For one of millions of examples--elegance as seen in films like Cry Danger?




It is sad that Magnin's is gone, hard to believe that all that could have been destroyed. But would someone who shopped at Magnin's have shopped at Target if Target had existed then? I doubt it. There are still plenty of incredibly lavish and beautifully designed places to shop if you have the $$, in NY and LA at least. As for the "star system"--didn't it actually die in the '50s? If Americans were once dumb enough to depend upon movies to give them a real idea of "elegance"--something very subjective, what's tacky to one man being elegant to another--they still are. There may be more special effects now, but movies then were as phony in their depiction of real life, of the rich or otherwise, as they are now, and there are still plenty of "real estate porn" movies being made. The U.S. is nothing if not aspirational and materialistic. It's a deep hunger. And honestly, I couldn't disagree with you more about their being no style in interior or automotive design. Style just isn't--and never was--in Wichita.

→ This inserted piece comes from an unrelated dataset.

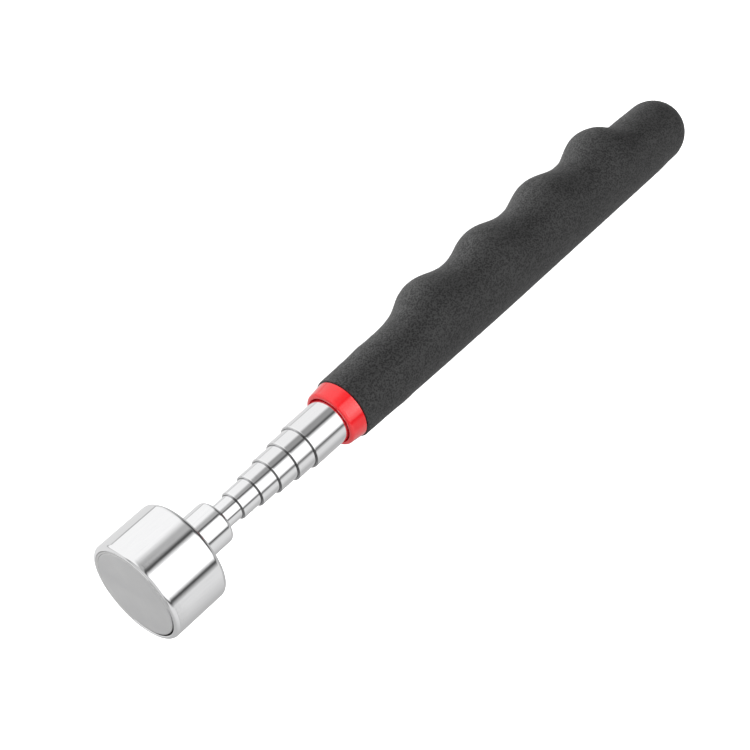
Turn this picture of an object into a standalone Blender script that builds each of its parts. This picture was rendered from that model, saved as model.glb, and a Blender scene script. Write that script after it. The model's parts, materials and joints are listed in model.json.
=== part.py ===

Though I didn't specifically mention a year or decade in which the star system died, it is generally recognized to have continued into the 1960s and was officially dead in the 1970s. And most certainly many of the films of the 1920s through the 1960s depicted social circumstances that simply were fantasies, even "B" movies. Fantasies that drove people to seek greater than they had with the hope of reaching that fantasy. Since the inception of this country the aspirations of emulating the status of old European Royalty has been in the back of the minds of many. And yes I castigated designers of just about everything since the 1970s of basically having no imagination or desire to pursue elegance. There is no elegance or imagination expressed in a slab sided steel skeletal buildings skinned with mirrored glass. There is no elegance of design in automobiles when today's vehicles all look far more alike than the industry was accused of producing in the 1960s and are functionally far less useful. There is no elegance and little imagination expressed in the cookie cutter houses we see everywhere. Today's neighborhoods look Levitown gone wild because the most of them are developed by and homes built by the same four or five corporations with multiple trade names. Isn't it exciting that one can look at a new home in Orange County and then buy the same or nearly identical home in Atlanta or the suburbs of Miami from a division of the same corporation.